Cyprum: cf.on 1. 3. 1; 1. 30. 2.—Scythas: 2. 11. 1; vaguely like Massagetae, Geloni, Thraces, Daci, Medi, Persae, Parthi. Venus will not allow the poet to celebrate the ambitions and triumphs of Rome in the East. She compels him to devote himself to love themes.


versis . . . equis: Roman soldiers had learned to beware of the retreat of Parthian cavalry, who shot as they fled. Ὑπέφευγον γὰρ ἅμα βάλλοντες οἱ Πάρθοι (Plut. Crass. 24). Cf. 2. 13. 18; Verg. G. 3. 31.—animosum makes a slight oxymoron.


quae nihil attinent: absolutely, things which do not matter. It is the lover's point of view.


vivum . . . caespitem: cf. 3. 8. 4.


verbenas: any herb or green sprig used in religious rites.Cf. 4. 11. 7.—tura: 1. 39. 3; 1. 36. 1; 3. 8. 2, etc.


binii: new wine was used (cf. 1. 31. 2) unmixed with water, meri.

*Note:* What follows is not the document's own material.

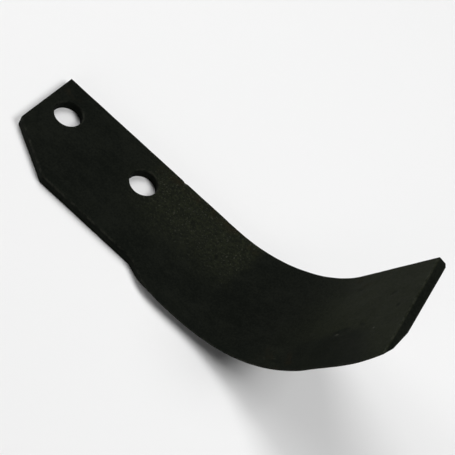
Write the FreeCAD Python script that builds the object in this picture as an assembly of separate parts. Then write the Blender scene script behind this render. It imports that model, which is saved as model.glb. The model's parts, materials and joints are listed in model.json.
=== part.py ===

veniet: cf. supra, 9, ruens; Eurip. Medea, 630, εἰ δ᾽ ἅλις ἔλθοι Κύπρις.—mactata . . . hostia is perhaps vaguely used for sacro peracto. Tac. Hist. 2. 3. 5, speaks of sacrifices to the Paphian Venus, but even there the blood was not permitted to defile her altar.